Category: Off the Beaten Track in France
Puy du Fou, Arles Bullfighting, and Getting Pickpocketed in Paris
Cas McIntyre has been to France seven times since 2004, and she speaks French well enough to handle real conversations, not just order coffee. On episode 603 of the podcast, she joins me to talk about some of the more unusual things that happen when you travel in France: a historical theme park, a bullfighting festival in Arles, and a far less fun story about getting pickpocketed in Paris.
Puy du Fou tips for English speakers
Puy du Fou is a historical theme park in the Vendée, not far from Nantes and Angers. It's not Disneyland. There are no rides. Instead, you get massive outdoor shows: Vikings storming a village from a boat that rises out of a lake, gladiators and lions in a Roman amphitheater, a quiet World War I scene told through a soldier's letters to his fiancée. Cas spent two and a half days there and still didn't see everything.

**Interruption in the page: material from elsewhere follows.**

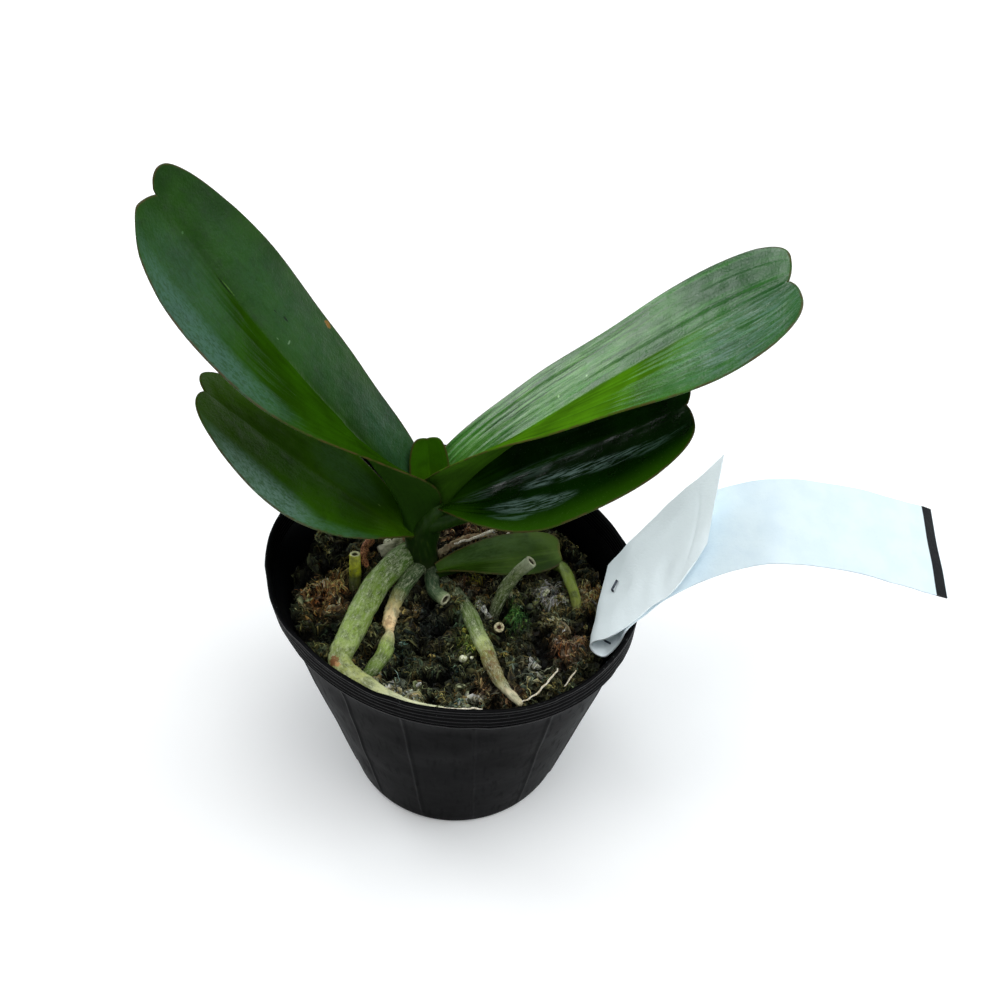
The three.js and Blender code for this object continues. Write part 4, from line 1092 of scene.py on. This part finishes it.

Here's the catch, and it's the most important of my Puy du Fou tips for English speakers: everything is in French. There's no audio guide in English, not even at the evening dinner show. If you don't speak French, you'll still enjoy the spectacle, the costumes, and the stunts, but you'll miss the storytelling. Cas calls it full immersion. Her French-speaking friend followed the shows fine. Her non-French-speaking girlfriend struggled.
A second tip: getting there without a car takes planning. Cas took the train to Nantes or Angers, then a bus to the park. It's doable, but budget extra time for it. And keep your expectations in check on the history itself. Puy du Fou tells a favorable, romanticized version of the French past. The Revolution barely gets a mention. Go for the spectacle, not a balanced history lesson.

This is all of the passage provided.